Looking forward, for Q1, the forecasts are closer in range. You can read more about the comparison on my Forecast Blog, where I keep a running list of news I’m following and updates to the forecast. In terms of 2021, coincidentally, we may hit the 780k by the end of 2021, according to the 3.1 forecast.
Weisler: What about global forecasts?
Briggs: I did a European model as part of my November projection that called the peak of the pandemic in Q1, with an effective end in Q3. If there is interest, I’m considering extending the model to about 50 countries. If you have your readers contact me with their country of interest, I’ll see what I can do.
Weisler: Why do you think any of your forecasts diverged from other forecasters?
Briggs: IMHE ran too high most of 2020. On the other hand, almost all of the 50 models in the Ensemble ran too low. Running too low was probably because the summer had a down trend on deaths per 7-day moving average. I expected this based on my early analysis of cases and deaths by latitude.

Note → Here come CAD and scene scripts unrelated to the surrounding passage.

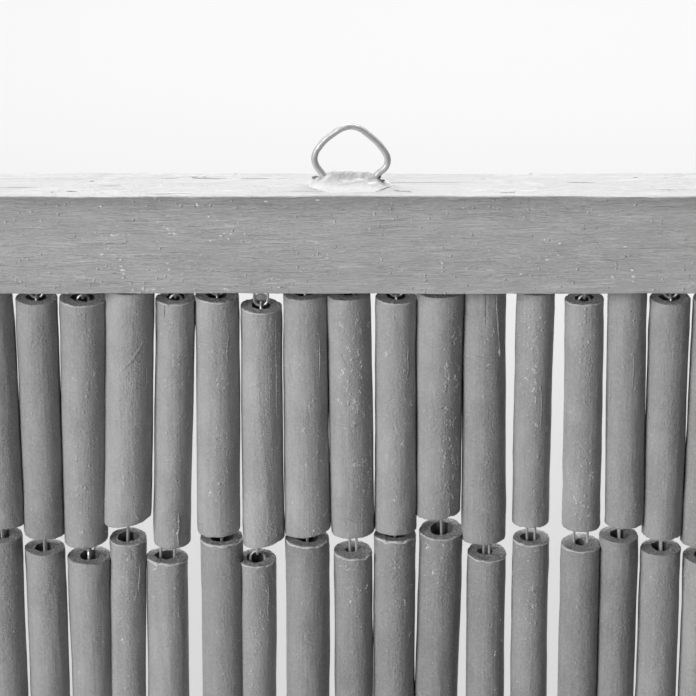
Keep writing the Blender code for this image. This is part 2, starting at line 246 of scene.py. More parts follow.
# Dark chips and cracks in the paint of the rail's top, in mm: x from the left loop, y, half length
# and half width
TOP_MARKS = (
    (-43.6, 7.0, 0.9, 0.45), (-41.6, 7.1, 0.5, 0.35), (-30.8, 4.9, 0.7, 0.30), (-28.9, 4.9, 0.4, 0.30),
    (-31.2, -5.8, 0.3, 0.40), (-22.9, 7.0, 0.4, 0.30), (-11.6, 3.6, 0.4, 0.35), (10.2, -4.3, 1.5, 0.22),
    (8.8, -3.9, 0.7, 0.16), (11.4, -4.8, 0.5, 0.25), (24.0, 3.0, 0.6, 0.30), (26.1, 3.1, 0.8, 0.30),
    (35.6, 7.0, 0.4, 0.35), (56.2, 4.6, 0.5, 0.35), (-51.0, 2.2, 0.6, 0.25), (-38.0, 3.95, 4.2, 0.10),
    (-28.0, 3.85, 3.6, 0.10), (-19.0, 3.9, 3.2, 0.10), (-13.2, 3.8, 1.8, 0.10), (-47.5, -1.0, 2.6, 0.10),
    (38.5, -2.4, 2.4, 0.10), (45.2, 1.2, 3.0, 0.10), (30.5, -5.2, 1.6, 0.12), (-54.5, -4.4, 1.2, 0.14),
)

# Lumps and marks strewn over the whole rail, and the points in a raised brush mark
MORE_LUMPS = 150
MORE_MARKS = 28
THREAD_POINTS = 24

# Dark lenses in a glue mound by the wire's feet, a painted shadow there, in mm: x, y, height over the
# rail, then three radii
MOUND_PAINTED_SHADOWS = (
    (-6.9, 0.9, 1.14, 0.85, 0.60, 0.30), (-5.9, 0.6, 1.62, 0.35, 0.40, 0.22),
    (5.5, -0.4, 1.62, 0.42, 0.40, 0.26), (6.15, -0.7, 1.02, 0.55, 0.32, 0.20),
)

# Cuts round a glue mound and over it
MOUND_CUTS = 84

# Height of a glue mound along the rail, in mm: x from the loop's middle, then the height
MOUND_CREST = (
    (-9.4, 0.0), (-8.7, 0.12), (-8.1, 0.35), (-7.4, 1.0), (-6.3, 1.7), (-5.2, 2.2), (-4.0, 2.8),
    (-2.5, 3.1), (-0.3, 2.85), (2.3, 2.6), (4.3, 2.35), (5.2, 1.9), (6.2, 1.0), (7.0, 0.45),
    (7.8, 0.15), (8.7, 0.0),
)

# Hollows in a mound by the wire's feet, darkened with painted shade, and folds on it, lightened with
# painted highlights, in mm: x, y, then the two radii
MOUND_HOLLOWS = ((-6.7, 2.2, 0.9, 0.7), (6.1, 0.9, 0.6, 0.8))
MOUND_FOLDS = (
    (-5.0, -1.2, 0.9, 0.22), (0.6, -2.0, 2.6, 0.22), (4.4, -2.2, 1.2, 0.20), (-1.5, 0.2, 1.6, 0.16),
)


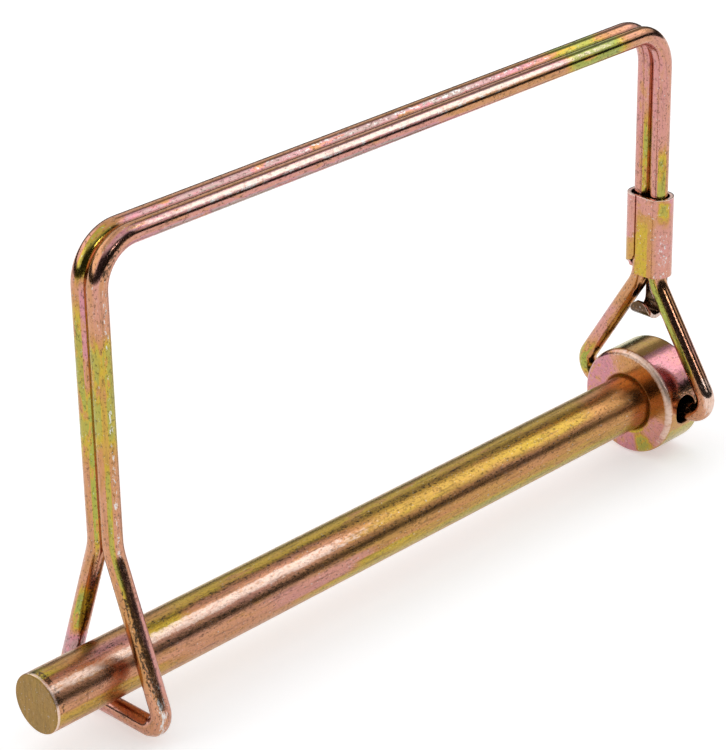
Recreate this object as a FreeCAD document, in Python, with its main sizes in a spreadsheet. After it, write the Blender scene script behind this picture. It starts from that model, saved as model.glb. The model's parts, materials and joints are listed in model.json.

There is something about the season that suggested we’d see a resurgence in the fall. I recall saying to my wife over the summer, “I’m afraid this is as good as it is going to get.” The other factor is politics. To inform my model, I pay attention to polling data. I find that attitudes and behaviors are both useful in forecasting.
Weisler: What is important to take into account when looking at this type of data?
Briggs: No one has a crystal ball, including me. We have data. We have assumptions. We have models to feed data and assumption in, but ultimately we have to follow the news, polls, medical research and consumer behavior and consider when enough signals suggest we have to update the model.
For example, most people believe that we’d see herd immunity when we get to about 70% of the population infected. I used that assumption, too. But now that I have more data on infections by state, and the growth rate in cases and deaths, a regression line points to more like 85% herd immunity threshold -- so I updated my model accordingly.
I am also seeing more evidence that there are re-infections. Maybe immunity for 20% of the population that have very mild or asymptomatic exposure lasts less than a year. We don’t have enough data yet, but if that turns out to be the case, then we will need more vaccinations to achieve herd immunity and end the pandemic. The point is, models are frameworks of data and assumptions and when new data comes in, the models should be updated. For reference, I am currently on version 3.1. You can see a summary of the model versions here.
Weisler: What do you project for 2021 and do you see any wildcards?
Briggs: To see my 2021 projections, visit Speaker Rex. There's a lot to the 2021 projections, and the dashboard show the key trend lines of actual and forecast, and links to the blog and methodology paper. Positive wildcards are therapeutics that should lower fatality rates of those infected, and very importantly, marketing communication to encourage more people to get the facts and get vaccinated. Negative wildcards: UK Variant, vaccination hesitancy and misinformation threats.
Weisler: What advice can you give researchers in using data for pandemic forecasting?
Briggs: Be a voracious reader. There is a good Reddit (COVID-19) covering academic research on COVID-19. And, be a part of the solution. I initially created the model to help others be informed and data-driven about their decisions on social distancing and mask wearing. I hoped the model would be shared with political leaders and the local and state levels to make better decisions.
I still think data and models are the best ways to make decisions, and the more people that know about the forecast and act accordingly, the faster we will end this pandemic.